The current crop of candidates crisscrossing Iowa need have no real nightsweats; we have the best-trained, most deferential journalists in the world -- no truly 'unruly' questions will drop from their lips to 'mislead' the people, only trivia tricks and shallow 'gotchas' to numb their minds into ignoring the sources of their thin wallets and vanishing Constitution.
As in every election year for the past two decades, it is incumbent upon any American who cares about the country, and the dimensions of the southbound handbasket into which it's being deposited by our corporate and governmental elite, to find out about the candidates using the Big Media only for a point of reference or comic relief. Aside from the backbone of the Internet, C-Span is offering the speeches and public events of the various Party Chosen, a much better way to gauge their character than the strained pap presented by our biased American media, assiduously working on behalf of their corporate parents and Washington overseers.

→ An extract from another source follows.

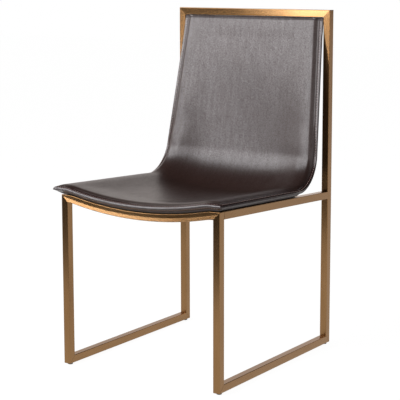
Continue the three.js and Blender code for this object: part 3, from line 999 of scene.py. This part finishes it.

"Suddenly it all comes down, all at once. You see what you are, what you have done, or, more accurately, what you haven't done (for that was all that was required of most of us: that we do nothing). ... You remember everything now, and your heart breaks. Too late. You are compromised beyond repair."©1955, 1966 by the University of Chicago.
-- Milton Mayer on the rise of fascism in Hitler's Germany, from "They Thought They Were Free: The Germans, 1933-45," published by the University of Chicago Press.